Pakistan women's bill on ice until Musharraf returns
ISLAMABAD, Sep 18 (Reuters) Pakistan's government decided today to delay trying to pass a bill reforming laws to protect women until President Pervez Musharraf returns from the United States at the end of the month, senior officials said.
The bill is seen both as a barometer of Musharraf's commitment to his vision of ''enlightened moderation'', and a major battle in the long struggle between progressive and conservative forces to set the Muslim nation's future course.
Chaudhry Shujaat Hussain, head of the ruling Pakistan Muslim League (PML), said he was looking to delay submitting the bill for up to two weeks, although the final decision would be taken by the National Assembly.
''It could be delayed to evolve consensus. We are not backtracking,'' he told Geo News television channel.

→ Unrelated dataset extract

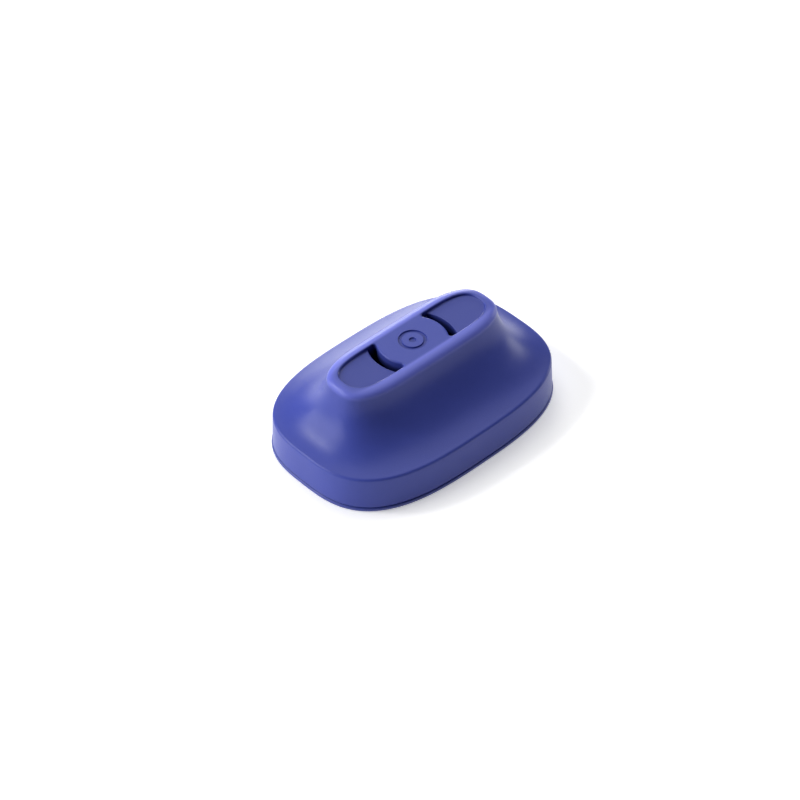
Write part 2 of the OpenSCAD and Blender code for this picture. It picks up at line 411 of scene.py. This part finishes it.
def throat_point(x, y):
    """The point of the throat's round-ended outline that lies beside a point of the pocket's edge."""
    side = THROAT_A - POCKET_B
    if abs(x) <= side:
        return x, POCKET_B if y > 0 else -POCKET_B
    centre = side if x > 0 else -side
    angle = atan2(y, x - centre)
    return centre + POCKET_B * cos(angle), POCKET_B * sin(angle)


def nose_fractions(columns):
    """How far along its pocket's edge each nose column lies, from one end of the air slot to the other."""
    fractions = {}
    for sign in (1, -1):
        chosen = [i for i, c in enumerate(columns) if c[1] == "nose" and c[2] * sign > 0]
        chosen.sort(key=lambda i: atan2(columns[i][3], abs(columns[i][2])))
        lengths = [0.0]
        for one, two in zip(chosen, chosen[1:]):
            dx, dy = columns[two][2] - columns[one][2], columns[two][3] - columns[one][3]
            lengths.append(lengths[-1] + hypot(dx, dy))
        for i, length in zip(chosen, lengths):
            fractions[i] = length / lengths[-1]
    return fractions


EDGE_STEPS = 5
FLOOR_STEPS = 14
LIP_STEPS = 7
EDGE_SHARE = 0.4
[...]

The government had tried to duck a confrontation with the Islamist opposition over the bill to amend laws covering rape and adultery, but changes subsequently proposed by the religious parties proved unpalatable to PML's coalition partners.
Conservative sections of the PML had been fearful that it risked losing ground to the Islamists over the issue in elections due late next year, but according to a senior official the government had decided to take the risk.
Speaking on condition of anonymity, he said the bill that would be voted on, possibly in the first week of October, would be the original draft that placed the crime of rape under the civil criminal code and removed it from the parallel Islamic penal code, known as the Hudood Ordinances.
The official said the government also planned to introduce additional legislation to improve women's status.
INTENTIONS DOUBTED Political analysts, however, were sceptical of the government's intentions, as the Hudood laws served the purpose of dividing the more secular mainstream and religious opposition.
''I can't say this will never be amended or repealed, but I would say there is a lack of sincerity and it is being used for political reasons,'' Shafqat Mehmood, a Lahore-based political analyst and former senator, remarked.
The original draft, framed by a parliamentary select committee and presented in mid-August, had been praised by reformers and rights groups, who have long pressed for repeal of the Hudood laws introduced in 1979 by military dictator Mohammad Zia-ul-Haq.
Under the Hudood laws a rape victim might face prosecution for adultery if she cannot produce four male witnesses.
The Hudood laws have drawn widespread criticism both at home and abroad.
Musharraf was lambasted over Pakistan's poor record on women's rights when he visited the United States a year ago, and Islamist politicians have accused him of trying to force through reforms to placate Washington.
Lacking the numbers to block the bill, the Islamists had instead threatened to resign from parliament and the provincial assemblies in protest, raising fears of a political crisis in Baluchistan and North West Frontier -- the sensitive provinces neighbouring Afghanistan.
If Musharraf were to give in to the Islamists, his critics would interpret it as further evidence of a military-mullah alliance that they say has been operating in Pakistan since the general came to power in a coup seven years ago.